I also read an article by Sun Ai Lee Park. I thought a great deal of what she said was good, but I felt her distinction between the missio Dei (mission of God) and missio Christi (mission of Christ) was somewhat flawed, but her Korean context makes the distinction understandable. If I recall correctly, for Park, the mission of God is the broader mission to the world, while the mission of Christ is the mission to evangelize and bring people into the church. Because of her experiences with missionaries in Korea, who have tended to neglect the marginalized, the missio Dei is more important for her because it tends to care for those on the fringes of society versus the missio Christi which seems to care more for filling up the church. Like with Rayan’s article, I’ll need to read Park’s again.
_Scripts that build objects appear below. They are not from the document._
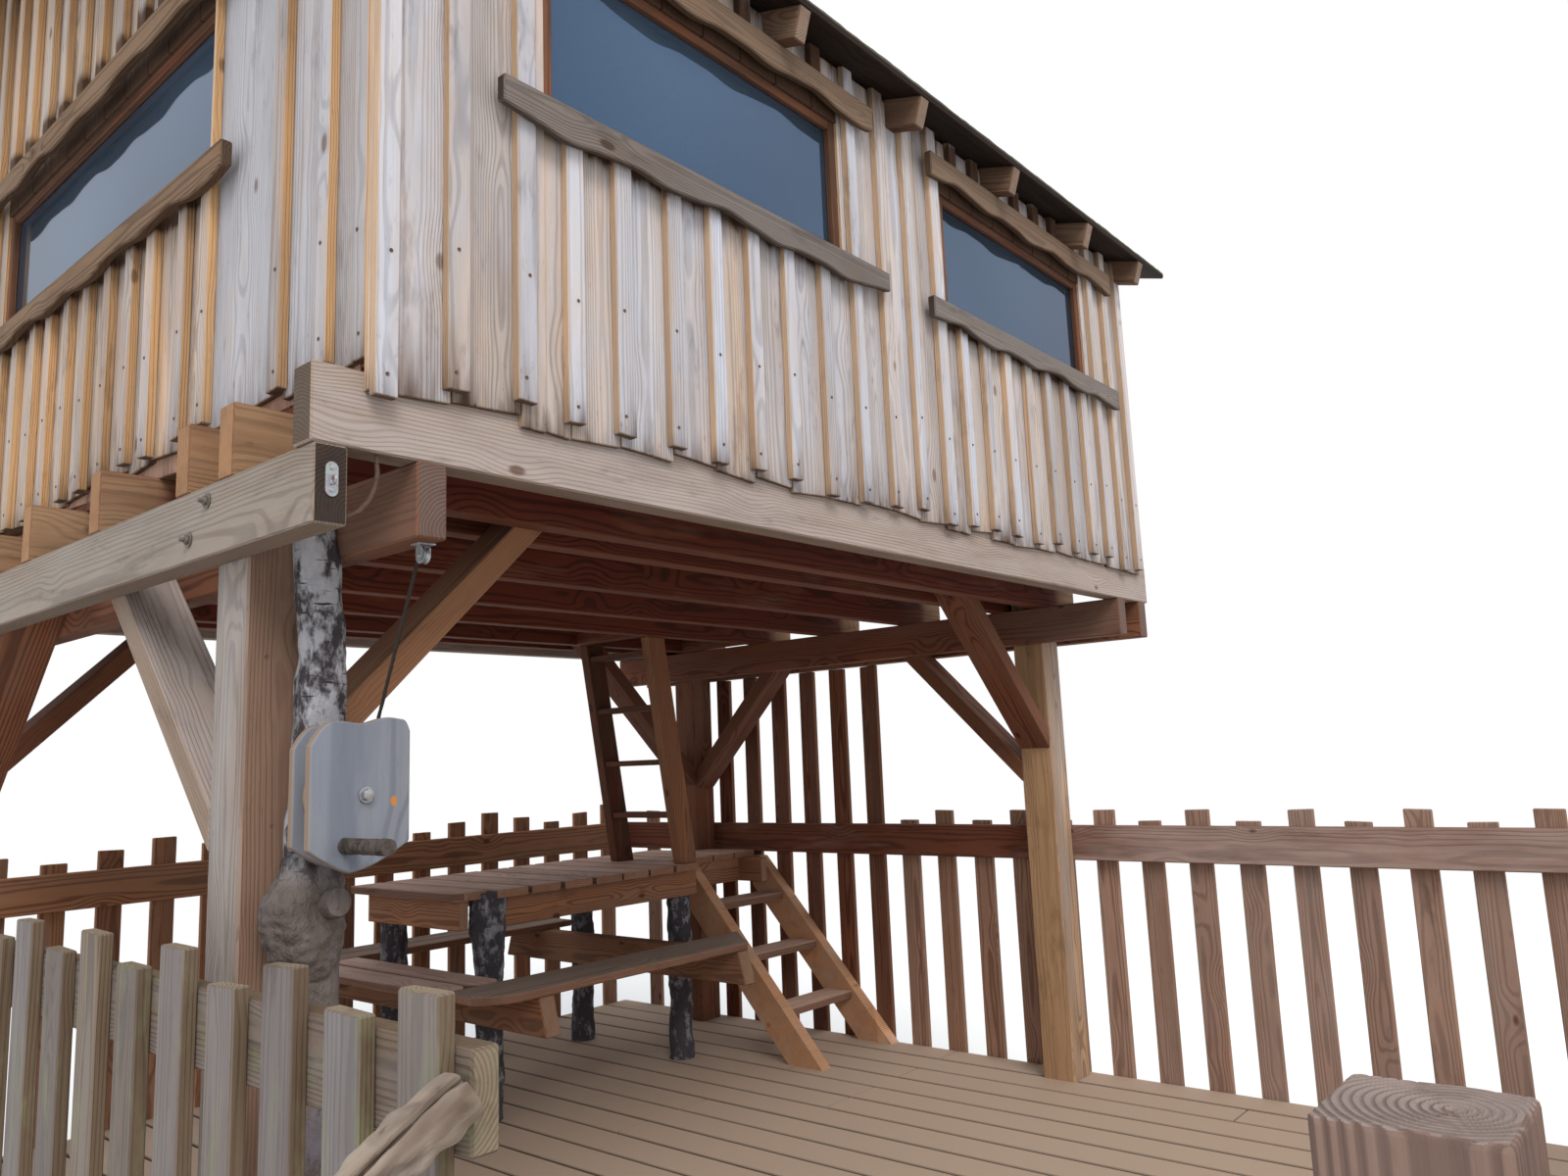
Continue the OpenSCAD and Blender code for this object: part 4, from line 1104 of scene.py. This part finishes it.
def build_fences():
    rail = lay_y(DECK_FRONT, DECK_BACK, 3.7175, RAIL_Z, 0.155, 0.045, edge=0.004, cuts=60,
                 age=rain_grey_and_painted_shade, stain=0.3, wander=0.001)
    gather("right_fence_rail", [rail], RAIL)
    pickets = [picket(3.754, picket_y(k), Y, picket_top(k),
                      0.05 if k < 11 else 0.65, 0.25) for k in [-2, -1, *range(7, 24)]]
    gather("right_fence_pickets", pickets, FENCE, ["right_railing"])
    tall = [picket(3.754, picket_y(k), Y, BEAM_Z - 0.002, 0.15, 0.3)
            for k in range(7)]
    gather("tall_fence_pickets", tall, BROWN, ["tall_pickets"])

    how = dict(edge=0.004, cuts=20, stain=0.3)
    rail = lay_y(-1.170, DECK_BACK, -0.2425, RAIL_Z + 0.010, 0.135, 0.045, age=0.6, wander=0.001,
                 **how)
    pickets = [picket(-0.279, -1.136 + k * 0.195 + PICKET_HALF, Y, picket_top(k) + 0.004, 0.85,
                      0.3, own=0.82 if k == 0 else None) for k in range(22)]
    gather("left_fence", [rail, *pickets], GREEN_FENCE, ["left_railing"])
    rail = lay_x(-0.220, 3.695, 3.0075, RAIL_Z, 0.155, 0.045, age=0.3, **how)
    pickets = [picket(-0.1445 + k * 0.2185 + PICKET_HALF, 3.044, X,
                      RAIL_TOP + 0.078 + 0.039 * math.sin(math.radians(90 * k)), 0.3, 0.25)
               for k in range(18)]
    gather("back_fence", [rail, *pickets], ORANGE, ["back_railing"])
    rail = lay_x(-0.132, 3.695, -2.6775, RAIL_Z, 0.155, 0.045, age=0.7, **how)
    pickets = [picket(-0.112 + k * PICKET_PITCH + PICKET_HALF, -2.714, X, picket_top(k), 0.5, 0.25)
               for k in range(18)]
    gather("near_fence", [rail, *pickets], FENCE, ["near_railing"])
    rail = lay_y(-2.655, -2.305, -0.1095, RAIL_Z, 0.155, 0.045, edge=0.004, age=0.7, stain=0.3)
    pickets = [picket(-0.146, -2.680 + k * 0.190 + PICKET_HALF, Y, picket_top(k), 0.6, 0.3)
               for k in (0, 1)]
    gather("entry_fence", [rail, *pickets], FENCE, ["entry_railing"])
    newel = washed_post(-0.057, -2.230, 1.632, (-0.055, -2.252), 0.0085)
    gather("newel_timber", [newel], NEWEL, ["newel_post"])


def rough_log(path, radii, sides=28, rings=40, lumps=0.004, scale=9.0, seed=0.0, split=None):
    """A natural stem along a path: a round bar, cut across many times, then led along the path
    with its own swelling and knots. A split, given as the direction it opens to, runs along the
    stem and closes towards its end."""
    stem = started(bpy.ops.mesh.primitive_cylinder_add, vertices=sides, radius=1, depth=1,
                   location=(0, 0, 0.5))
    settle(stem)
    open_piece(stem)
    cut_across([((0, 0, k / rings), Z) for k in range(1, rings)])
    close_piece()
    stations = np.linspace(0, 1, len(path))
    girths = np.linspace(0, 1, len(radii))
    lines = [[point[i] for point in path] for i in range(3)]
    up = (Vector(path[-1]) - Vector(path[0])).normalized()
    first = up.orthogonal().normalized()
    second = up.cross(first)
    if split is not None:
        split = math.atan2(Vector(split).dot(second), Vector(split).dot(first))
    places = []
    for x, y, t in points_of(stem.data):
        centre = Vector([np.interp(t, stations, line) for line in lines])
        radius = float(np.interp(t, girths, radii))
        off = first * x + second * y
        spot = centre + off * radius
        swell = (noise.noise(spot * scale + Vector((seed, 0, 0))) * lumps * 1.6
                 + noise.noise(spot * scale * 3.7 + Vector((0, seed, 0))) * lumps * 0.6)
        spot = spot + off * swell * (1.0 if 0.001 < t < 0.999 else 0.4)
        if split is not None:
            course = split + 0.16 * math.sin(5.0 * t + seed) + 0.05 * math.sin(23.0 * t)
            apart = abs((math.atan2(y, x) - course + math.pi) % (2 * math.pi) - math.pi)
            closing = max(0.0, 1 - max(0.0, (t - 0.55) / 0.4))
            open_half = 0.13 * (0.35 + 0.65 * closing)
            spot = spot - off * radius * 0.45 * closing * max(0.0, 1 - apart / open_half)
        places.append(tuple(spot))
    set_points(stem.data, np.array(places))
    turn_out(stem)
    smooth(stem, 50)
    return stem


def build_branch():
    slope = math.tan(math.radians(26))
    path = [(-0.278 - 0.787 * t, -1.176 - 0.006 * math.sin(4 * t),
             1.530 - 0.787 * t * slope + 0.006 * math.sin(5 * t))
            for t in (0, 0.2, 0.4, 0.6, 0.8, 1)]
    along = (Vector(path[-1]) - Vector(path[0])).normalized()
    rail = rough_log(path, [0.034, 0.035, 0.036, 0.038, 0.039, 0.038, 0.040, 0.040, 0.041, 0.041],
                     sides=96, rings=110, lumps=0.010, scale=10, seed=2.0,
                     split=(-0.05, -0.55, 0.83))
    own_grain(rail, along, Y, age=0.75, stain=0.8, heart=Vector(path[0]) + Z * 0.004)
    stake = rough_log([(-1.065, -1.174, 0.0), (-1.065, -1.174, 1.160)],
                      [0.045, 0.043, 0.040, 0.038], seed=5.0)
    own_grain(stake, Z, X, age=0.6, stain=0.4, heart=(-1.062, -1.172, 0))
    gather("debarked_branch_rail", [rail, stake], BRANCH_WOOD, ["branch_handrail"])


# ---------------------------------------------------------------- table, benches, stair, ladder
def round_corner(run, side, deep, share, a, b):
    """At the near end one edge swings in, as on a board whose corner was sawn round."""
    near = np.clip(1 - run / 0.060, 0, 1)
    return run, np.where(a < 0, side + 0.050 * near ** 2, side), deep


def toe_and_slant(run, side, deep, share, a, b):
    """A round toe at the near corner, and the right end cut on a slant."""
    toe = np.clip(1 - run / 0.17, 0, 1)
    side = np.where(a < 0, side + 0.115 * toe ** 2, side)
    near = (0.140 - side) / 0.280
    return run - share * 0.230 * near, side, deep


def rounded(run, side, deep, share, a, b):
    """Both near corners are rounded."""
    near = np.clip(1 - run / 0.060, 0, 1)
    return run, side * (1 - 0.50 * near ** 2), deep


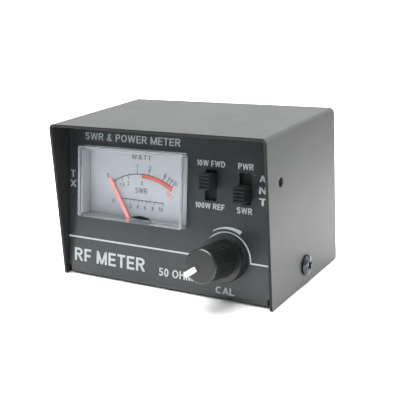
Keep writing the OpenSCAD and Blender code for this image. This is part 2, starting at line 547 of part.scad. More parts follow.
// insulated wire of radius r swept along the points p
module wire(p, r) polyhedron(
  points = [for (i = [0:len(p) - 1]) each ring_at(p, i, r)],
  faces = concat([[for (k = [0:7]) 7 - k]], [[for (k = [0:7]) 8 * (len(p) - 1) + k]],
    [for (i = [0:len(p) - 2], k = [0:7]) each [
      [8 * i + k, 8 * i + (k + 1) % 8, 8 * (i + 1) + (k + 1) % 8],
      [8 * i + k, 8 * (i + 1) + (k + 1) % 8, 8 * (i + 1) + k]]]));
module hookup_wires() color([0.5, 0.12, 0.1]) {
  wire([[-27.1, 5.7, 32.8], [-27, 9, 33], [-31, 11, 41], [-34, cb_y - 0.6, 33]], 0.55);
  wire([[0.9, 5.7, 32.8], [3, 9, 36], [12, 6, 50], [20, -8, 50], [20, -11.1, 50.6]], 0.55);
  wire([[34, cb_y - 0.6, 17], [36, 12, 20], [39, 4, 34], [39, -12, 38], [39, -13.05, 38.4]], 0.55);
  wire([[29, -23.6, 4.6], [29, -19, 4.8], [24, 2, 6], [20, cb_y - 0.6, 16]], 0.55);
}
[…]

In one of my email conversations with Dale Irvin, president of NYTS, he alerted me to the Jesus Sutras. These were composed about 640 CE. Irvin wrote: “These are texts written before the last of the great ecumenical councils, written during the same decade the Anglo-Saxons were being converted. You can see what the Trinity looks like when it is being offered through Buddhist conceptual framework – these are beautiful texts” (personal communication, November 15, 2008).
I would be interested to see some of the most recent Christian theological developments in the East, perhaps in the last decade if there has been anything new.
Those sound like very interesting reads and are a great example of how theology around the globe could really help us think about things from a different angle.